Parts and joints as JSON

↓↓↓

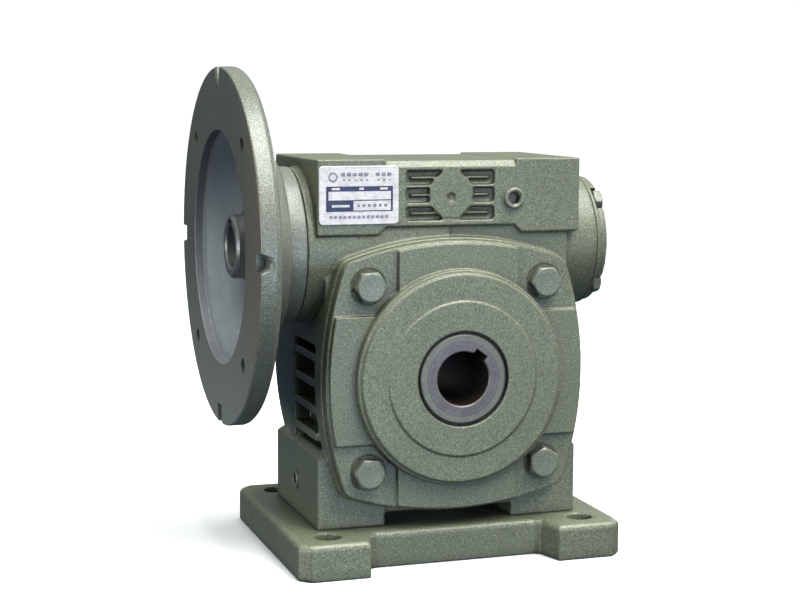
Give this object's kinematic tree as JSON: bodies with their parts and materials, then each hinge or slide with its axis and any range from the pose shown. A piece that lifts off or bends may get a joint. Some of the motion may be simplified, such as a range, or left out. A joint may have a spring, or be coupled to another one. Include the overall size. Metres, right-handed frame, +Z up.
{
  "type": "worm gearbox",
  "caption": "Right-angle worm gearbox with a flanged motor input, a keyed hollow output shaft and a bolted-on foot plate.",
  "frame": {"origin": "centre of the output bore", "axes": "+Y along the output shaft from the front cover to the rear cover, +X along the worm from the motor flange to the end cover, +Z up from the foot plate to the worm"},
  "size_m": [0.222, 0.2, 0.275],
  "materials": {
    "bare_cast_iron": "bare machined cast iron",
    "bearing_steel": "ground bearing steel",
    "black_screws": "blackened alloy steel",
    "casting_paint": "grey-green hammertone enamel over sand-cast iron",
    "flange_paint": "grey-green enamel, smoother on the machined mounting face",
    "gasket_fibre": "brown fibre gasket",
    "machined_steel": "turned and bored steel with a light oil film",
    "nameplate_metal": "printed satin aluminium plate",
    "painted_fasteners": "steel painted over with the casting enamel",
    "retainer_paint": "grey-green hammertone enamel",
    "seal_rubber": "black nitrile rubber",
    "wheel_bronze": "hobbed bronze"
  },
  "bodies": {
    "housing": {"base_plate": "casting_paint", "base_plate_screws": "black_screws", "bearing_retainer": "retainer_paint", "drain_plug": "painted_fasteners", "end_cover": "casting_paint", "end_cover_bolts": "painted_fasteners", "end_cover_gasket": "gasket_fibre", "front_bearing_outer_ring": "bearing_steel", "front_cover": "casting_paint", "front_cover_bolts": "painted_fasteners", "front_cover_gasket": "gasket_fibre", "front_oil_seal": "seal_rubber", "housing": "casting_paint", "input_bearing_outer_ring": "bearing_steel", "input_oil_seal": "seal_rubber", "level_plug": "painted_fasteners", "level_plug_washer": "painted_fasteners", "motor_flange": "flange_paint", "motor_flange_screws": "flange_paint", "nameplate": "nameplate_metal", "rear_bearing_outer_ring": "bearing_steel", "rear_cover": "casting_paint", "rear_cover_bolts": "painted_fasteners", "rear_cover_gasket": "gasket_fibre", "rear_oil_seal": "seal_rubber", "retainer_gasket": "gasket_fibre", "tail_bearing_outer_ring": "bearing_steel"},
    "output": {"hollow_shaft": "machined_steel", "worm_wheel_hub": "bare_cast_iron", "worm_wheel_rim": "wheel_bronze", "wheel_key": "machined_steel", "front_spacer": "machined_steel", "rear_spacer": "machined_steel", "front_bearing_inner_ring": "bearing_steel", "rear_bearing_inner_ring": "bearing_steel", "front_bearing_rollers": "bearing_steel", "rear_bearing_rollers": "bearing_steel"},
    "worm": {"worm_shaft": "machined_steel", "input_bearing_inner_ring": "bearing_steel", "input_bearing_rollers": "bearing_steel", "tail_bearing_inner_ring": "bearing_steel", "tail_bearing_rollers": "bearing_steel", "tail_locknut": "machined_steel"}
  },
  "joints": [
    {"name": "output_spin", "type": "hinge", "parent": "housing", "child": "output", "pos_m": [0, 0, 0], "axis": [0, 1, 0], "continuous": true},
    {"name": "worm_spin", "type": "hinge", "parent": "housing", "child": "worm", "pos_m": [0, 0, 0.07], "axis": [1, 0, 0], "continuous": true}
  ],
  "couplings": [
    {"joint": "worm_spin", "follows": "output_spin", "ratio": -30}
  ]
}
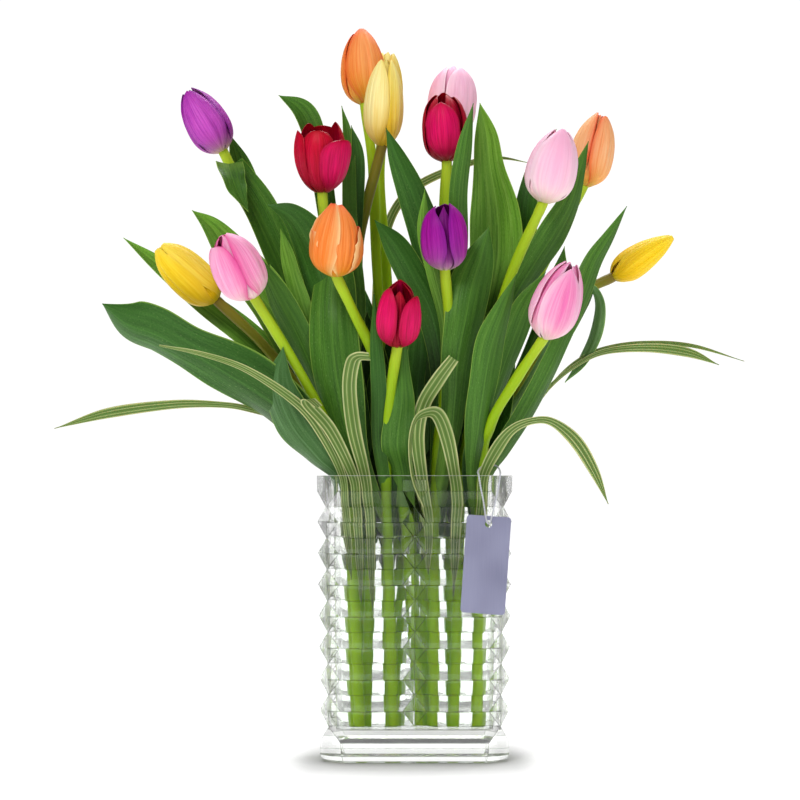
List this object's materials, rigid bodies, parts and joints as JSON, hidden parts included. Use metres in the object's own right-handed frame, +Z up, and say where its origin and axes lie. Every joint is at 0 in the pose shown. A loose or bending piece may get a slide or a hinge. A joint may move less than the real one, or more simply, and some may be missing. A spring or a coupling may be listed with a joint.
{
  "type": "tulips in a vase",
  "caption": "Cut tulips in mixed colours with striped grass blades in a rectangular pressed-glass vase, with a blank hang tag.",
  "frame": {"origin": "on the ground under the middle of the vase", "axes": "+Z up, the front of the bunch with the hang tag towards -Y, +X to its right"},
  "size_m": [0.4874, 0.1977, 0.5274],
  "materials": {
    "clear_glass": "pressed, glossy",
    "water": "clear",
    "leaf": "waxy satin",
    "grass": "satin, cream stripes",
    "petal_purple": "silky",
    "petal_orange": "silky",
    "petal_yellow": "silky",
    "petal_yellow_pale": "silky",
    "petal_pink": "silky",
    "petal_pink_pale": "silky",
    "petal_red": "silky",
    "tag": "satin",
    "string": "twisted thread"
  },
  "bodies": {
    "root": {"vase": "clear_glass", "water": "water", "pink_left_bloom": "petal_pink", "pink_left_stem": "leaf", "yellow_left_bloom": "petal_yellow", "yellow_left_stem": "leaf", "purple_left_bloom": "petal_purple", "purple_left_stem": "leaf", "red_left_bloom": "petal_red", "red_left_stem": "leaf", "yellow_top_bloom": "petal_yellow_pale", "yellow_top_stem": "leaf", "orange_top_bloom": "petal_orange", "orange_top_stem": "leaf", "yellow_back_bloom": "petal_yellow_pale", "yellow_back_stem": "leaf", "red_mid_bloom": "petal_red", "red_mid_stem": "leaf", "orange_mid_bloom": "petal_orange", "orange_mid_stem": "leaf", "red_right_bloom": "petal_red", "red_right_stem": "leaf", "pink_top_bloom": "petal_pink", "pink_top_stem": "leaf", "purple_mid_bloom": "petal_purple", "purple_mid_stem": "leaf", "pink_right_upper_bloom": "petal_pink_pale", "pink_right_upper_stem": "leaf", "orange_right_bloom": "petal_orange", "orange_right_stem": "leaf", "yellow_right_bloom": "petal_yellow", "yellow_right_stem": "leaf", "pink_right_lower_bloom": "petal_pink", "pink_right_lower_stem": "leaf", "grass_1": "grass", "grass_2": "grass", "grass_3": "grass", "grass_4": "grass", "grass_5": "grass", "grass_6": "grass", "grass_7": "grass", "grass_8": "grass", "grass_9": "grass", "grass_10": "grass", "hang_tag": "tag", "tag_string": "string"}
  },
  "joints": []
}
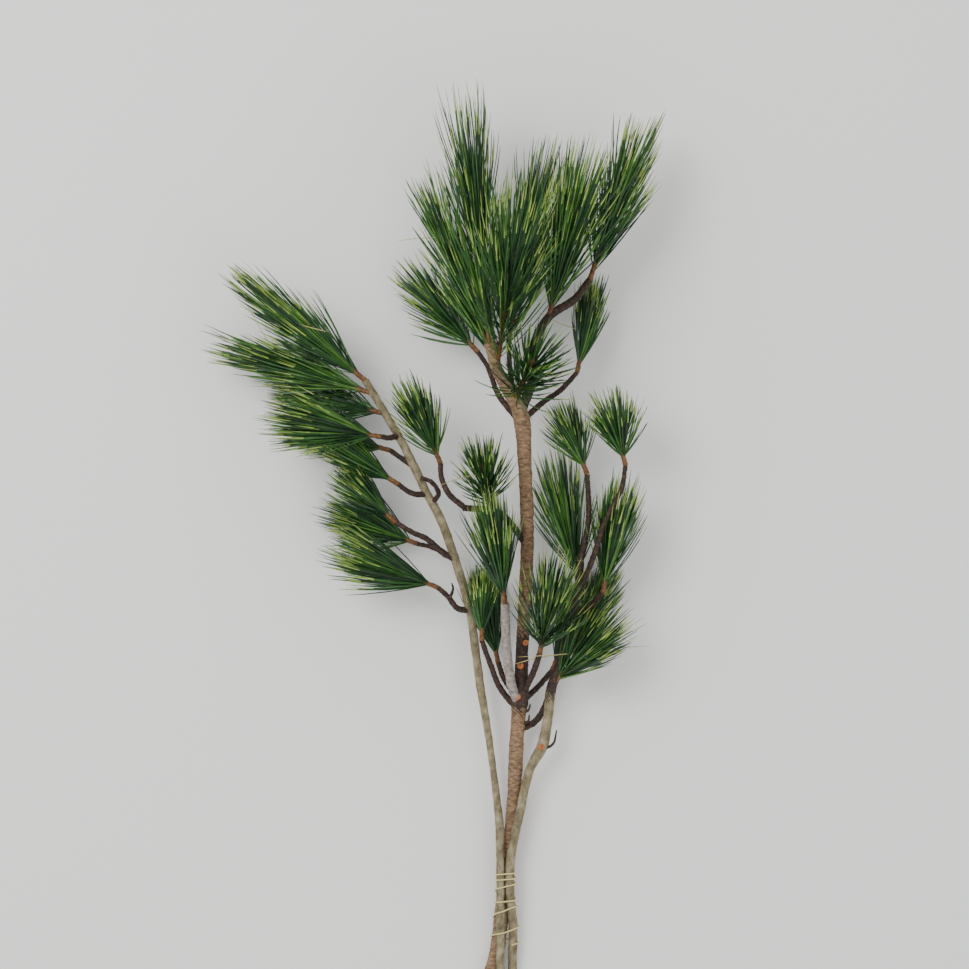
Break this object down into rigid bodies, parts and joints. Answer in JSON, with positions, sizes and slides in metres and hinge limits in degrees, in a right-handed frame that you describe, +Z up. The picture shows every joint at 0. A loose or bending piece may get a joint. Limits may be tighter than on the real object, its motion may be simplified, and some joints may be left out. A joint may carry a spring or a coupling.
{
  "type": "tied bunch of cut japanese black pine branches",
  "caption": "Bunch of cut black pine branches with stiff needle tufts, tied with thin string near the cut ends and lying flat.",
  "frame": {"origin": "middle of the footprint, on the surface that the bunch lies on", "axes": "+Y along the bunch from the cut ends to the tips, +X to the right seen from above, +Z up"},
  "size_m": [0.4258, 0.8111, 0.2086],
  "materials": {
    "bark_middle": "light brown bark, fine cross ridges",
    "bark_side": "grey-brown bark",
    "bark_dark": "dark rough twig bark",
    "bark_grey": "pale grey scaly bark",
    "needle": "waxy green needles",
    "twine": "dry straw string"
  },
  "bodies": {
    "root": {"bough_grey": "bark_grey", "bough_hook": "bark_dark", "bough_inner": "bark_dark", "bough_inner_end": "bark_dark", "bough_left_back": "bark_dark", "bough_left_curl": "bark_dark", "bough_left_fork": "bark_dark", "bough_left_low": "bark_dark", "bough_left_lowest": "bark_dark", "bough_left_middle": "bark_dark", "bough_left_upper": "bark_dark", "bough_low_back": "bark_dark", "bough_low_front": "bark_dark", "bough_low_left": "bark_dark", "bough_low_right": "bark_dark", "bough_right_middle": "bark_dark", "bough_right_upper": "bark_dark", "bough_right_upper_left": "bark_dark", "bough_top_back": "bark_dark", "bough_top_left": "bark_dark", "bough_top_right": "bark_dark", "bough_top_right_low": "bark_dark", "stem_left": "bark_side", "stem_middle": "bark_middle", "stem_right": "bark_side", "tuft_crown_back": "needle", "tuft_crown_front": "needle", "tuft_crown_inner": "needle", "tuft_crown_left": "needle", "tuft_crown_left_low": "needle", "tuft_crown_right": "needle", "tuft_crown_right_low": "needle", "tuft_inner_up": "needle", "tuft_leader": "needle", "tuft_left_back": "needle", "tuft_left_inner": "needle", "tuft_left_low": "needle", "tuft_left_low_upper": "needle", "tuft_left_lowest": "needle", "tuft_left_middle": "needle", "tuft_left_middle_low": "needle", "tuft_left_tip": "needle", "tuft_left_under": "needle", "tuft_left_upper": "needle", "tuft_low_behind": "needle", "tuft_low_front": "needle", "tuft_low_left": "needle", "tuft_low_right": "needle", "tuft_middle_back": "needle", "tuft_middle_shoot": "needle", "tuft_right_inner": "needle", "tuft_right_low": "needle", "tuft_right_middle": "needle", "tuft_right_upper": "needle", "tuft_right_upper_left": "needle", "tuft_whorl_front": "needle", "twine": "twine"}
  },
  "joints": []
}
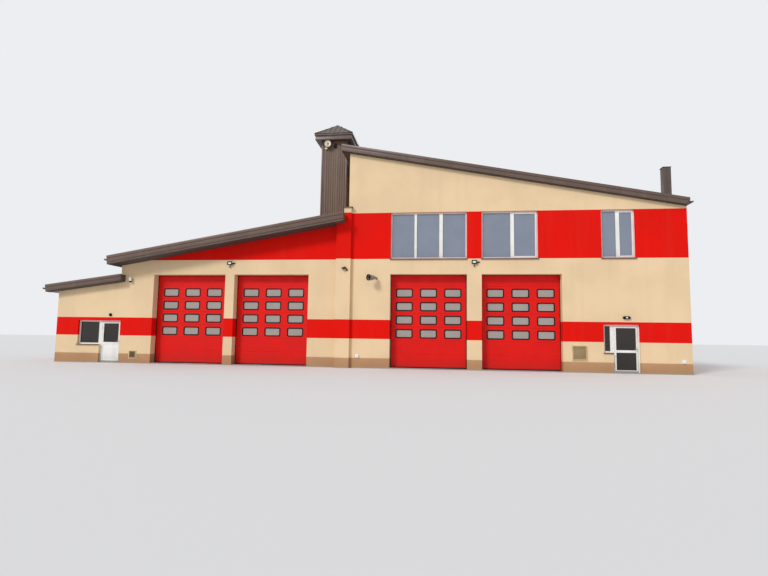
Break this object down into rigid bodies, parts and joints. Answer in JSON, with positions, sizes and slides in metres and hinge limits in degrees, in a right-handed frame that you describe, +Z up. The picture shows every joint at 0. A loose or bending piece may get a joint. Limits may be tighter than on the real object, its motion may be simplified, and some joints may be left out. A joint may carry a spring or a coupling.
{
  "type": "fire station building",
  "caption": "Fire station with a tall two-storey block, a low garage block, an annex, mono-pitch roofs and a hose tower.",
  "frame": {"origin": "middle of the footprint, on the underside of the ground slab", "axes": "+X to the right along the street front, +Y to the rear, +Z up; the street front faces -Y"},
  "size_m": [29.62, 12.598, 12.28],
  "materials": {
    "concrete": "trowelled concrete",
    "render": "fine mineral render, painted warm beige with red bands and a brown plinth",
    "roof_metal": "folded sheet, dark brown, satin",
    "verge_board": "folded flashing, brown, satin",
    "rainwater": "dark brown, satin",
    "cladding": "ribbed sheet, dark brown, satin",
    "door_red": "signal red enamel, half gloss",
    "glass": "clear double glazing",
    "white_frame": "white window profile, satin",
    "sill_metal": "folded sill, brown",
    "grille": "grey beige paint",
    "fitting": "weatherproof housing"
  },
  "bodies": {
    "building": {"ground_slab": "concrete", "upper_floor": "concrete", "tall_front_piers": "render", "tall_front_wall": "render", "entrance_wall": "render", "tall_rear_wall": "render", "tall_side_walls": "render", "fire_wall": "render", "fire_wall_head": "render", "pilaster": "render", "low_front_piers": "render", "low_front_wall": "render", "low_rear_wall": "render", "low_left_wall": "render", "annex_front_pier": "render", "annex_front_wall": "render", "annex_left_wall": "render", "annex_rear_wall": "render", "tall_roof": "roof_metal", "low_roof": "roof_metal", "annex_roof": "roof_metal", "fire_wall_coping": "roof_metal", "tower_roof": "roof_metal", "flue": "roof_metal", "verge_boards": "verge_board", "gutters": "rainwater", "downpipes": "rainwater", "tower_walls": "cladding", "garage_door_1": "door_red", "garage_door_2": "door_red", "garage_door_3": "door_red", "garage_door_4": "door_red", "garage_door_glass": "glass", "window_glass": "glass", "upper_window_frames": "white_frame", "entrance_frame": "white_frame", "annex_frame": "white_frame", "window_sills": "sill_metal", "wall_grilles": "grille", "wall_lamps": "fitting", "horns": "fitting", "wall_boxes": "fitting"},
    "entrance_door": {"entrance_leaf": "white_frame", "entrance_leaf_glass": "glass"},
    "annex_door": {"annex_leaf": "white_frame", "annex_leaf_glass": "glass"}
  },
  "joints": [
    {"name": "entrance_hinge", "type": "hinge", "parent": "building", "child": "entrance_door", "pos_m": [11.347, -5.396, 1], "axis": [0, 0, -1], "range_deg": [0, 95]},
    {"name": "annex_hinge", "type": "hinge", "parent": "building", "child": "annex_door", "pos_m": [-12.083, -5.286, 1], "axis": [0, 0, -1], "range_deg": [0, 95]}
  ]
}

↑↑↑

Pick out and copy the lines of the entries that hold the string "object".

_Final result_
Give this object's kinematic tree as JSON: bodies with their parts and materials, then each hinge or slide with its axis and any range from the pose shown. A piece that lifts off or bends may get a joint. Some of the motion may be simplified, such as a range, or left out. A joint may have a spring, or be coupled to another one. Include the overall size. Metres, right-handed frame, +Z up.
List this object's materials, rigid bodies, parts and joints as JSON, hidden parts included. Use metres in the object's own right-handed frame, +Z up, and say where its origin and axes lie. Every joint is at 0 in the pose shown. A loose or bending piece may get a slide or a hinge. A joint may move less than the real one, or more simply, and some may be missing. A spring or a coupling may be listed with a joint.
Break this object down into rigid bodies, parts and joints. Answer in JSON, with positions, sizes and slides in metres and hinge limits in degrees, in a right-handed frame that you describe, +Z up. The picture shows every joint at 0. A loose or bending piece may get a joint. Limits may be tighter than on the real object, its motion may be simplified, and some joints may be left out. A joint may carry a spring or a coupling.
Break this object down into rigid bodies, parts and joints. Answer in JSON, with positions, sizes and slides in metres and hinge limits in degrees, in a right-handed frame that you describe, +Z up. The picture shows every joint at 0. A loose or bending piece may get a joint. Limits may be tighter than on the real object, its motion may be simplified, and some joints may be left out. A joint may carry a spring or a coupling.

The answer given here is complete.